A menudo pasa inadvertida la relación que existe entre la convulsión social en Estados Unidos y en México. No señalar la consanguinidad de las dos agitaciones es un error que puede conducir a falsas interpretaciones. Estamos frente a un cuestionamiento mucho más profundo que la mera cuestión racial en EE.UU. o la inseguridad en México. Ferguson, Missouri e Iguala, Guerrero son los focos sísmicos de un proyecto geopolítico que se basa en la concentración de las fuentes de riqueza y poder, en detrimento de las poblaciones involucradas en esa insana modalidad de integración regional: a saber, el Tratado de Libre Comercio de América del Norte (NAFTA por sus siglas en inglés).

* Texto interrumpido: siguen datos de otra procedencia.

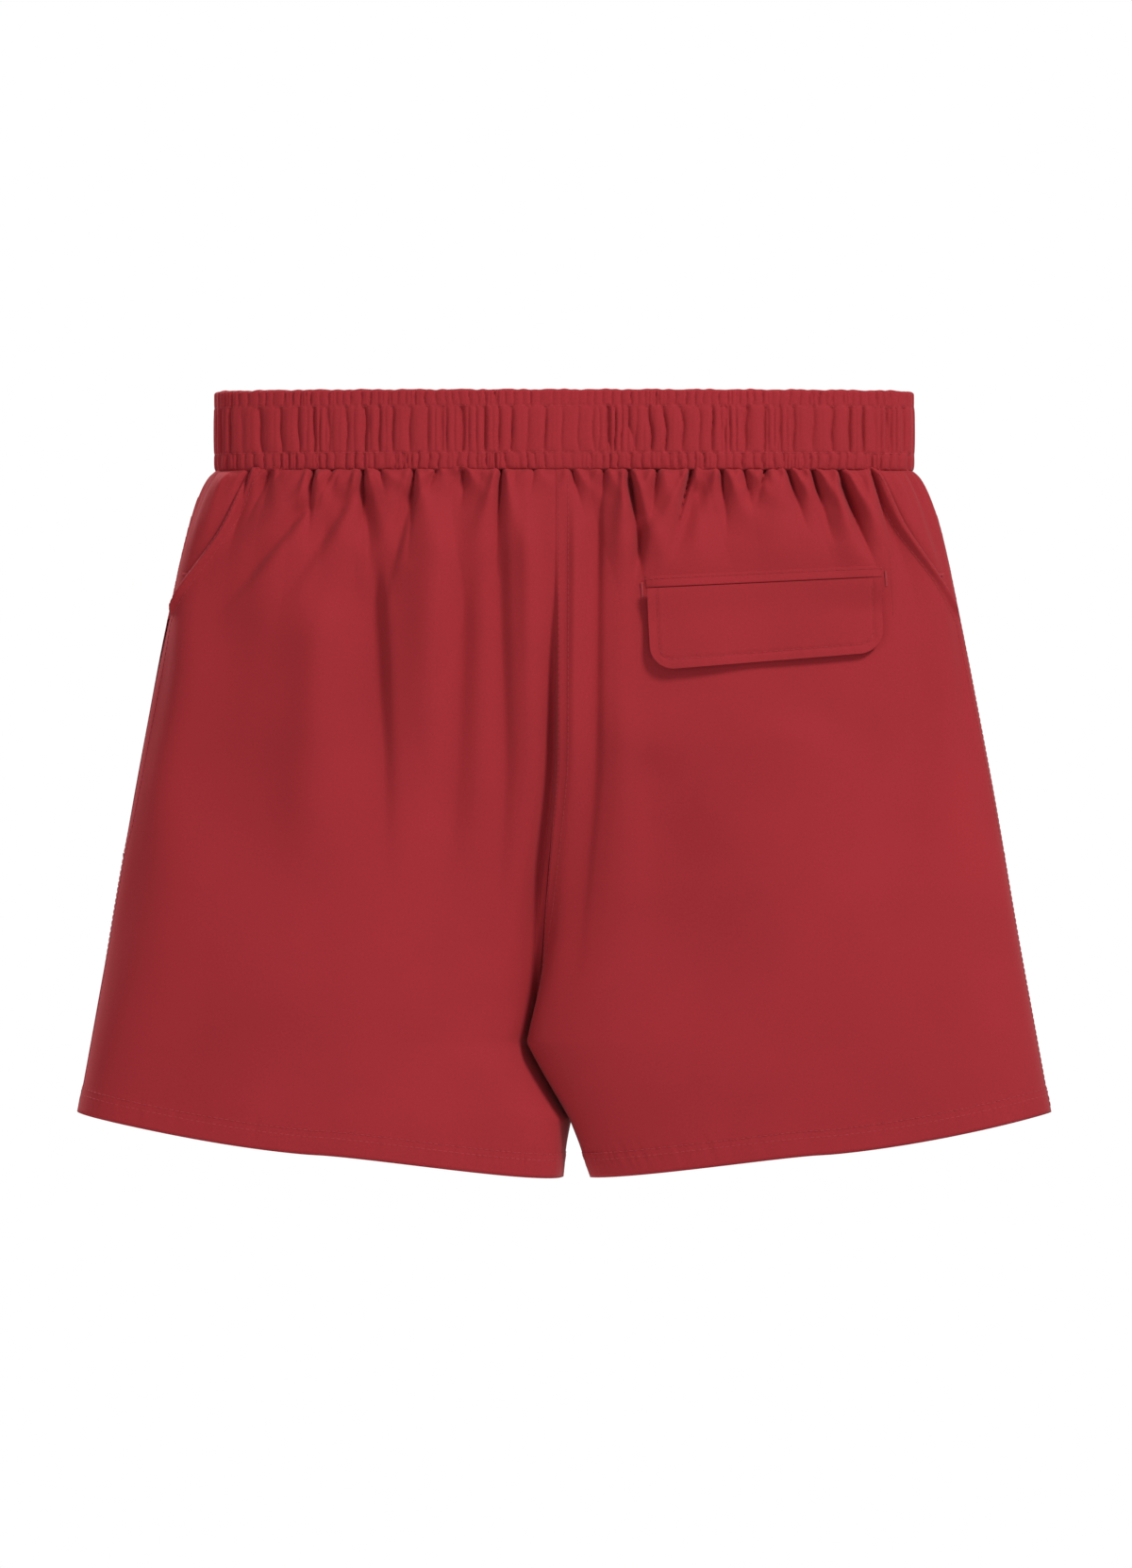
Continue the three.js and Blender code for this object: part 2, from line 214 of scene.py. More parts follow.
def seam_turn(drop):
    """Where the side seam runs: on the back near the waistband, then down the side."""
    down = share(drop, BAND_HEIGHT, BAND_HEIGHT + SEAM_DROP)
    top = 2 * math.acos((1 - SEAM_WRAP / BAND_WIDTH) ** (1 / POWER))
    return top * (1 - down**SEAM_CURVE) ** SEAM_EASE


# ------------------------------------------------------------------ folds and gathers
# The gathers run down from the waistband. Each layer has a pitch, a height, how far it fades over
# and how rounded it is: 0 is a row of puffs between sharp creases, 1 is a soft wave.
GATHERS = [
    (19 * MM, 2.6 * MM, 30 * MM, 0.5),
    (44 * MM, 5.5 * MM, 95 * MM, 0.7),
    (93 * MM, 4.4 * MM, 240 * MM, 1.0),
]
PUCKER_PITCH = 7 * MM
PUCKER_HEIGHT = 2.2 * MM
PUCKER_REACH = 4.5 * MM
GATHER_RISE = 2.5 * MM  # how soon the gathers open below the waistband's seam
# The cloth stands out just under the waistband: how far, how soon and how far down.
POUCH = 2.3 * MM
POUCH_RISE = 2.5 * MM
POUCH_FADE = 16 * MM

FOLD_GAIN = 1.8
# Single folds on the back: from (x, drop) to (x, drop), widths on the left and right, height
# (minus is a valley).
FOLDS = [
    (-106, 50, -99, 116, 3, 9, -2.4),
    (-80, 50, -97, 118, 9, 3, -2.2),
    (-99, 95, -93, 270, 18, 5, -3.4),
    (-66, 60, -74, 270, 14, 9, 2.6),
    (-134, 60, -188, 122, 8, 4, -2.6),
    (-111, 52, -156, 122, 10, 5, -2.4),
    (-128, 110, -140, 300, 14, 14, 2.0),
    (-35, 70, -28, 330, 8, 5, -2.2),
    (-52, 100, -64, 340, 14, 8, -1.8),
    (-20, 60, -18, 250, 6, 6, 1.2),
    (6, 60, 4, 330, 4, 6, 1.4),
    (17, 55, 16, 330, 8, 3, -2.0),
    (31, 55, 30, 330, 8, 10, 1.6),
    (34, 45, 42, 80, 3, 3, -1.8),
    (42, 72, 35, 118, 3, 3, -2.6),
    (71, 50, 56, 100, 3, 6, -2.6),
    (143, 47, 165, 96, 3, 7, -2.8),
    (172, 60, 190, 200, 10, 10, -1.2),
    (196, 150, 150, 330, 30, 20, -1.6),
    (130, 170, 80, 330, 34, 30, 1.6),
    (45, 190, 60, 330, 14, 26, -1.6),
    (-170, 190, -130, 340, 30, 30, -0.7),
]
# Sharp pleats that start in the waistband's seam: x there, x and drop at the end, depth.
PLEATS = [
    (-166, -176, 80, 2.2),
    (-155, -168, 70, 2.4),
    (-132, -135, 80, 3.8),
    (-122, -131, 64, 2.2),
    (-106, -107, 92, 3.8),
    (-97, -94, 57, 2.0),
    (-79, -82, 88, 3.4),
    (-67, -75, 60, 2.0),
    (-53, -54, 62, 2.4),
    (-33, -36, 96, 4.0),
    (-16, -18, 58, 1.4),
    (4, 11, 68, 2.2),
    (21, 19, 66, 2.4),
    (34, 42, 104, 4.4),
    (49, 45, 72, 3.4),
    (67, 54, 96, 4.2),
    (83, 86, 76, 3.8),
    (95, 99, 64, 3.2),
    (106, 101, 62, 3.2),
    (118, 128, 74, 4.2),
    (131, 141, 78, 4.2),
    (145, 166, 98, 4.4),
    (162, 178, 92, 3.2),
]
PLEAT_DEPTH = 1.7
PLEAT_START = 0.9 * MM
PLEAT_END = 4.5 * MM
CALM = (105 * MM, 133 * MM, 88 * MM, 43 * MM)  # the flap's pocket keeps its part of the back flat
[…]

Este bloque transterritorial, que comprende a Estados Unidos, Canadá y México, tiene dos características fundamentales: uno, la confiscación de patrimonios y derechos para una ulterior concentración de poder; y dos, la criminalización de la totalidad de la población civil con base en políticas confrontacionistas –la guerra contra el crimen y la guerra contra el terrorismo–, administradas por un Estado configurado policiaca y militarmente. Para los hiperacumuladores pone a disposición todas las bondades; para la población sólo ofrece vacíos legales, invisibilización, exposición a la muerte, controles rigurosos, violencia militar.
Cabe hacer notar que la detonación de la indignación en ambos países estuvo precedida por el asesinato de personas que integran ese sector que, en los cálculos del poder, están tipificados como “residuales” o “desechables”. No es un tema racial, como sugieren algunos. Es un tema de clase. La comunidad afroamericana en Estados Unidos y los normalistas en México están encuadrados en las coordenadas de excepcionalidad y violencia que acarrea esa modalidad específica de integración regional.

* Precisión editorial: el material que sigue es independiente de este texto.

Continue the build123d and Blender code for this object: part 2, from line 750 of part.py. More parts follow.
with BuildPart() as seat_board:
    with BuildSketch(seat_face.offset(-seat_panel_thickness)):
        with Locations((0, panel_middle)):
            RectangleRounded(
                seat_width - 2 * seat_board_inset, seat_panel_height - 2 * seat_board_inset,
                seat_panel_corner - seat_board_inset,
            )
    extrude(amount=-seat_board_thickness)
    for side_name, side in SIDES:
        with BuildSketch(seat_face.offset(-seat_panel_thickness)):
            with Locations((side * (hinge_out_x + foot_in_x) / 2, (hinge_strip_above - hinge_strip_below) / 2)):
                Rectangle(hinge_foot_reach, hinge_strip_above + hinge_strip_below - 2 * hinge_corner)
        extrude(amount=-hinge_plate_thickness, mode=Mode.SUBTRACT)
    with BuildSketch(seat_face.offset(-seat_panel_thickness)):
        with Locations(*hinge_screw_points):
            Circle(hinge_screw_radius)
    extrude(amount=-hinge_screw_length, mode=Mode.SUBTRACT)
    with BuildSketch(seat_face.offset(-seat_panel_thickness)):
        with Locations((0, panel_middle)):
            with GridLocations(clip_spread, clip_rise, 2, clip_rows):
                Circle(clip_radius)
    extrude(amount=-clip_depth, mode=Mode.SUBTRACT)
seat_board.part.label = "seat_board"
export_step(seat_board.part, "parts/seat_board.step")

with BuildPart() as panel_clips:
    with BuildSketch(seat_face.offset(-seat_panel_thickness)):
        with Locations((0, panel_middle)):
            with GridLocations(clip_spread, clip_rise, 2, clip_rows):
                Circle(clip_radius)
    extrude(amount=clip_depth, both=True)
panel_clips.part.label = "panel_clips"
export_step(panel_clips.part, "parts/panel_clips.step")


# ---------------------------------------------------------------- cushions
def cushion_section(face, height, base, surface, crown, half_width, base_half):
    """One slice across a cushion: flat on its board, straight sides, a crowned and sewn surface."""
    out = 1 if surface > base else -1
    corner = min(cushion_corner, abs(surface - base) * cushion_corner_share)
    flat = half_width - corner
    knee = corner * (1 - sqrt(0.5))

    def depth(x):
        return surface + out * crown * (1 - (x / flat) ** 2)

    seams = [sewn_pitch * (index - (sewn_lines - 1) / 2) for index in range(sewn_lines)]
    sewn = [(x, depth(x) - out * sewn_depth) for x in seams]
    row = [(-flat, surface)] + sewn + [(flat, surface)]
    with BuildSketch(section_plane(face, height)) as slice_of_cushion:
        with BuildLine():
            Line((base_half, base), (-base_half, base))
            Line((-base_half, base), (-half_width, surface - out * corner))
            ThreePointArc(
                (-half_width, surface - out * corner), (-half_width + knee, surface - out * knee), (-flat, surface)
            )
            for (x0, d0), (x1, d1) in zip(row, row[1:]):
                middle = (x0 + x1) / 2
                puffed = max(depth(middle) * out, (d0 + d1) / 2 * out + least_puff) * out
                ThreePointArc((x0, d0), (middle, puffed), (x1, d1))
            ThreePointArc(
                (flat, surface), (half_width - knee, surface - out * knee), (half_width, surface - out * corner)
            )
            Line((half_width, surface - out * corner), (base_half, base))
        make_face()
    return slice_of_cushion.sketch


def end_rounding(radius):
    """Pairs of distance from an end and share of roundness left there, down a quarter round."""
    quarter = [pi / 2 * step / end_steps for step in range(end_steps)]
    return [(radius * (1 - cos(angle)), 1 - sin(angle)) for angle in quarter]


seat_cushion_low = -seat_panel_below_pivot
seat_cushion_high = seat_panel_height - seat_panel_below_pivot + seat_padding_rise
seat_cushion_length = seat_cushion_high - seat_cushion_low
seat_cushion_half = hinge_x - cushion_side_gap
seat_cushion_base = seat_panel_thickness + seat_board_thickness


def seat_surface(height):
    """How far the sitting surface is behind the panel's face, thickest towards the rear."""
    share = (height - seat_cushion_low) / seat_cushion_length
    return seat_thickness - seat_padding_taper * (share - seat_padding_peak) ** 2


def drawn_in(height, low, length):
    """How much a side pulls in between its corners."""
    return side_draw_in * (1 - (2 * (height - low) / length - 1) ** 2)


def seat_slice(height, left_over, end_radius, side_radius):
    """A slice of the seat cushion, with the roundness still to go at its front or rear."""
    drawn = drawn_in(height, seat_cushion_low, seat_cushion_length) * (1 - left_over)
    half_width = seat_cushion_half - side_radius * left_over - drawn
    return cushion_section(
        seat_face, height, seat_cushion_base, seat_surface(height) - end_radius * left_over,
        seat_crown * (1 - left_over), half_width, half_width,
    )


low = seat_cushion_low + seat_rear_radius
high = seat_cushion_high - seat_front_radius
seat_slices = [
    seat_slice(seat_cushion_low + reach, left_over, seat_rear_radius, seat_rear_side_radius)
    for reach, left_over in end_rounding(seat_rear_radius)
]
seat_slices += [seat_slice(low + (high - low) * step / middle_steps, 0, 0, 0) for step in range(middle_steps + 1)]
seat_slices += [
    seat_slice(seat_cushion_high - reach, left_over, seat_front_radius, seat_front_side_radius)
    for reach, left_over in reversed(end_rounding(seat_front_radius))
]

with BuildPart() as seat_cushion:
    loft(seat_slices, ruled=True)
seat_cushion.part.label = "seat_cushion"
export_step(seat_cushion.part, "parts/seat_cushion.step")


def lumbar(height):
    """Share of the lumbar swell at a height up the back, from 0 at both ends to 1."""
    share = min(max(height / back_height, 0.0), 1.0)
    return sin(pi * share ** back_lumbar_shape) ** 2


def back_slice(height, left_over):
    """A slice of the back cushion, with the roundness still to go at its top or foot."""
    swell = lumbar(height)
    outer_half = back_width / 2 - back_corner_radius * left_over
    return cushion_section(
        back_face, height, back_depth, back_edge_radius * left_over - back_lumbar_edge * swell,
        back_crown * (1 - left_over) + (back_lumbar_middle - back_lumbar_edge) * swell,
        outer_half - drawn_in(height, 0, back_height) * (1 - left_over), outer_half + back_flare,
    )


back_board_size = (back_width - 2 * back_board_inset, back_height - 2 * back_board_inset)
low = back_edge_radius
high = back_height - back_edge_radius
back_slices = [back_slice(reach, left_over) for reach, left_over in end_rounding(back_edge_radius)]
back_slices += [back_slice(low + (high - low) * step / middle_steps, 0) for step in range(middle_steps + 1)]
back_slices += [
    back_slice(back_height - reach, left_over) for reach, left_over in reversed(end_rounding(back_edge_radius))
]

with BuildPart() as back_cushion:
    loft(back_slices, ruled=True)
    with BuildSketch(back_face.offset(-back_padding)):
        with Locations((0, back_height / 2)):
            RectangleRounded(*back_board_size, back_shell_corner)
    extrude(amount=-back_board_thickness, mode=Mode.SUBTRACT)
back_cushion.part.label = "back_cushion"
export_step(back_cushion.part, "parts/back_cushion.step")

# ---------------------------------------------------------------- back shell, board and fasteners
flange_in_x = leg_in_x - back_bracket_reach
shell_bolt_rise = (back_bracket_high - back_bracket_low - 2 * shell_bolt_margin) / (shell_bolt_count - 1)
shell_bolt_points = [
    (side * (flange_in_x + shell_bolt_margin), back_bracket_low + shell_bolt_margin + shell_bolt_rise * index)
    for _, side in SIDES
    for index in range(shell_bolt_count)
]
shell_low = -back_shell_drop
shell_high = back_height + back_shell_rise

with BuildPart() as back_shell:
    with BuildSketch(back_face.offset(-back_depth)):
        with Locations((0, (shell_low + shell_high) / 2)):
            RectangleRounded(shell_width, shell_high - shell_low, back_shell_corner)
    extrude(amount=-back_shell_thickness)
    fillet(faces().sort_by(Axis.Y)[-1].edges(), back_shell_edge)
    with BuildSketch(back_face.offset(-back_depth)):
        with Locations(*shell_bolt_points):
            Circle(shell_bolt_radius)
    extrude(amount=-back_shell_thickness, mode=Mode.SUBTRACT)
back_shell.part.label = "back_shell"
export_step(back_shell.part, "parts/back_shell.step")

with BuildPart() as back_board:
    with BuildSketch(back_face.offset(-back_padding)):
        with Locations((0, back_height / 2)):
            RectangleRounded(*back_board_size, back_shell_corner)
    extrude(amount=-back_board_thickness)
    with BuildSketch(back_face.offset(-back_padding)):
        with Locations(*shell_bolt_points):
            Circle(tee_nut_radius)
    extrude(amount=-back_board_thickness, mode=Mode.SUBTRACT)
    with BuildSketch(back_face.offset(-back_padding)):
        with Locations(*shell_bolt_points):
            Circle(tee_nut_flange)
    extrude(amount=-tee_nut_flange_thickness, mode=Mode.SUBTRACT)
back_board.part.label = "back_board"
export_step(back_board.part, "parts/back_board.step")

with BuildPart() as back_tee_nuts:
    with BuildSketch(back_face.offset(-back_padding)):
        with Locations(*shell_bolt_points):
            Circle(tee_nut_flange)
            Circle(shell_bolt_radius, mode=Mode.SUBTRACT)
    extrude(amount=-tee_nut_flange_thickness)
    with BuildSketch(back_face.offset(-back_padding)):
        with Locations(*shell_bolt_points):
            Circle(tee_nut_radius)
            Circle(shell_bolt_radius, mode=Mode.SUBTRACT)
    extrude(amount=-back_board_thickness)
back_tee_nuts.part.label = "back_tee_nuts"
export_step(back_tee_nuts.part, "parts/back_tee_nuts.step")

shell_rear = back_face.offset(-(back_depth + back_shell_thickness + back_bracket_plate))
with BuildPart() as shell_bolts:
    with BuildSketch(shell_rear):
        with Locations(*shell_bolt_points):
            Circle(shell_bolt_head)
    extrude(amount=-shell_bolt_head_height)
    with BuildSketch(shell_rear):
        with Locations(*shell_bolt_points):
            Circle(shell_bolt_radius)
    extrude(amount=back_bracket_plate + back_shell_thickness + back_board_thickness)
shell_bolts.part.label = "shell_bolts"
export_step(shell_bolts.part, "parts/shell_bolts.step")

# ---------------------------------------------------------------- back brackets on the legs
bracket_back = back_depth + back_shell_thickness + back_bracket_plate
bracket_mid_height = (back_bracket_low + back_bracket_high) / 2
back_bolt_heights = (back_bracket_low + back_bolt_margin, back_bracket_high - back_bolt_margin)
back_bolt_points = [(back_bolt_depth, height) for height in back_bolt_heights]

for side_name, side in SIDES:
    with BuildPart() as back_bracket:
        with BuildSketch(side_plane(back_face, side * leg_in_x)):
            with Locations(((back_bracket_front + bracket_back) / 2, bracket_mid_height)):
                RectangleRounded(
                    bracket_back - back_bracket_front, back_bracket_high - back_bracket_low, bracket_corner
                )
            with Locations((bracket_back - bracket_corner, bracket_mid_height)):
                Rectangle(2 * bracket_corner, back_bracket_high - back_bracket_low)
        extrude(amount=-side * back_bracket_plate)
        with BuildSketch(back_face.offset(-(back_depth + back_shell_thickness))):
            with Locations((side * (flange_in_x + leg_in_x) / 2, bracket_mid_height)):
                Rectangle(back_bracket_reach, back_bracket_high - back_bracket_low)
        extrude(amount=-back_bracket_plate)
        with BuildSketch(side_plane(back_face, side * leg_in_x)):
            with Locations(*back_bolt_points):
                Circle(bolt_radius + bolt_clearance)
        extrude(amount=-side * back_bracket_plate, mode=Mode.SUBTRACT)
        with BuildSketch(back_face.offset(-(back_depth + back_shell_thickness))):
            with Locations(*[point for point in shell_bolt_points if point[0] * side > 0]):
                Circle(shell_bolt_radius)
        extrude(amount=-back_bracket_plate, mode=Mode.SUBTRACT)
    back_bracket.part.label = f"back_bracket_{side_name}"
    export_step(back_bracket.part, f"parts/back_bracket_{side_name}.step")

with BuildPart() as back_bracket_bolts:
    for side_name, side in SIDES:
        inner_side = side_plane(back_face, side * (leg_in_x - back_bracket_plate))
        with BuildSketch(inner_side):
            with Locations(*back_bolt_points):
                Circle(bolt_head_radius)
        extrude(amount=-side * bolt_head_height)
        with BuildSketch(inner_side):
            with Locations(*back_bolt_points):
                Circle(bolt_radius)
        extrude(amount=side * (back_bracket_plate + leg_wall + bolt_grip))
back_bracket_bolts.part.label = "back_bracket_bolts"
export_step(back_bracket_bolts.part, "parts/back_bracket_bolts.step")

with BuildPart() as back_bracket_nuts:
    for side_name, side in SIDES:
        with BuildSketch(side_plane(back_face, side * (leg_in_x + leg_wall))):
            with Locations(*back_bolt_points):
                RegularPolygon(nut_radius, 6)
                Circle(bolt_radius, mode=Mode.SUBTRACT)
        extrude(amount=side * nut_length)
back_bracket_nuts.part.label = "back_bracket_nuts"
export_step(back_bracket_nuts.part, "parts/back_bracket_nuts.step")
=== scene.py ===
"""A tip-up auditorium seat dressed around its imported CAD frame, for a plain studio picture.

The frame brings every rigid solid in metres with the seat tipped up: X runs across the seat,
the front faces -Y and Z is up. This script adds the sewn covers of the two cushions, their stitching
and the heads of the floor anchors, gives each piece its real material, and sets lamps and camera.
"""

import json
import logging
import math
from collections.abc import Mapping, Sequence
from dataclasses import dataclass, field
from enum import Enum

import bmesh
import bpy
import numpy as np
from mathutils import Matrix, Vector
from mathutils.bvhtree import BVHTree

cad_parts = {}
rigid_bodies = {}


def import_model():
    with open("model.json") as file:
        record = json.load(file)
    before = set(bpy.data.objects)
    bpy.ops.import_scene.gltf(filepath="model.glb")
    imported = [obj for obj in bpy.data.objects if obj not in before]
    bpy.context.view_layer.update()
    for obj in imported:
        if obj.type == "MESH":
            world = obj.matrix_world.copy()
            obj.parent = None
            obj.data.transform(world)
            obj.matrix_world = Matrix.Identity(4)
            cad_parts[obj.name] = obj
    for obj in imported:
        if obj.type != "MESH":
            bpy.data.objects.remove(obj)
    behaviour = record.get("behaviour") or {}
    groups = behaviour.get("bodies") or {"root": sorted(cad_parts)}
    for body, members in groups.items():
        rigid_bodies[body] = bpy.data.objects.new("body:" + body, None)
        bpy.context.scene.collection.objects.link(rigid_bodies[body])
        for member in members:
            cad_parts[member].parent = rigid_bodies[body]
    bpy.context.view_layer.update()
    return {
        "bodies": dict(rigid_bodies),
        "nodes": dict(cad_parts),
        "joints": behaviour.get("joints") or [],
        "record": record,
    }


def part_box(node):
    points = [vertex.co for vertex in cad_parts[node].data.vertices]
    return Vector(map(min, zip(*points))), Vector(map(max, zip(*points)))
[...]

No es accidental que los discursos públicos de los dos mandatarios –Barack Obama y Enrique Peña– sigan más o menos la misma tesitura. Ninguno de los dos refiere o atiende los problemas de fondo. Ambos se ciñen a un guión de soluciones cosméticas, y falsos antídotos que redundan en una profundización del autoritarismo. Los dos se apropian oportunistamente del reclamo colectivo, con la típica lágrima de cocodrilo, manifestando preocupación por los casos en cuestión, pero invariablemente seguido por épicas alocuciones encomiásticas del orden establecido, y condenando a la par todo acto ciudadano fuera del marco de la ley. “Incendiar edificios, prender fuego a automóviles, destruir bienes y poner personas en peligro… no hay excusa para eso” (Barack Obama); “El dolor que siente el país tampoco es justificación para recurrir a la violencia o el vandalismo. No se puede exigir justicia violando la ley” (Enrique Peña).
La prueba más clara de la indisposición de las autoridades para atacar la raíz del problema, y del carácter falsario de sus discursos efectistas, es el incremento de efectivos militares o policiales en las calles de los dos países. En Missouri, el gobierno del estado, con la venia del gobierno federal, aprobó el despliegue de más de 2 mil 200 elementos de la Guardia Nacional. Por añadidura, en Estados Unidos y en México las detenciones están a la orden del día. Tan sólo en Los Ángeles se estima que más de 300 personas fueron arrestadas. En México se tiene conocimiento de 11 personas, recluidas en penales de máxima seguridad, en procesos llenos de irregularidades jurídicas y graves violaciones a las garantías individuales.
Esta respuesta represiva e histérica es sintomática de la magnitud de los intereses involucrados: a saber, dos proyectos de Estado íntimamente entrecruzados que sólo consideran un valor fijo: el beneficio irrestricto de las oligarquías regionales. Los círculos del poder político están especialmente nerviosos con el curso de las movilizaciones en los dos países. Temen la seriedad de la consigna ciudadana en Estados Unidos: “We are a movement; not a moment” (“Somos un movimiento; no un momento”). O la variante mexicana: “Todos somos Ayotzinapa”. El temor cobra más fuerza cuando descubren que las movilizaciones cuentan con una organización que no es coyuntural, sino que está arraigada en experiencias de lucha homólogas: Occupy Wall Street y #YoSoy132.
En ambos casos, el fermento de las protestas es más o menos el mismo: homicidios brutales, encubrimiento de los autores materiales e intelectuales, respuesta represiva a las manifestaciones, militarización de las calles, negligencia de las autoridades.
La tesis acá es que las causas profundas del malestar ciudadano también son comunes: desvalorización de la fuerza de trabajo, militarización de la seguridad, policialización de la vida pública, desprotección jurídica de la población, concentración de las fuentes de riqueza, desmantelamiento del piso de derechos sociales, bancarrota de las instituciones políticas.
Ferguson, Missouri e Iguala, Guerrero, apuntan en la misma dirección: el resquebrajamiento del TLCAN-NAFTA, y la desarticulación del Estado policiaco.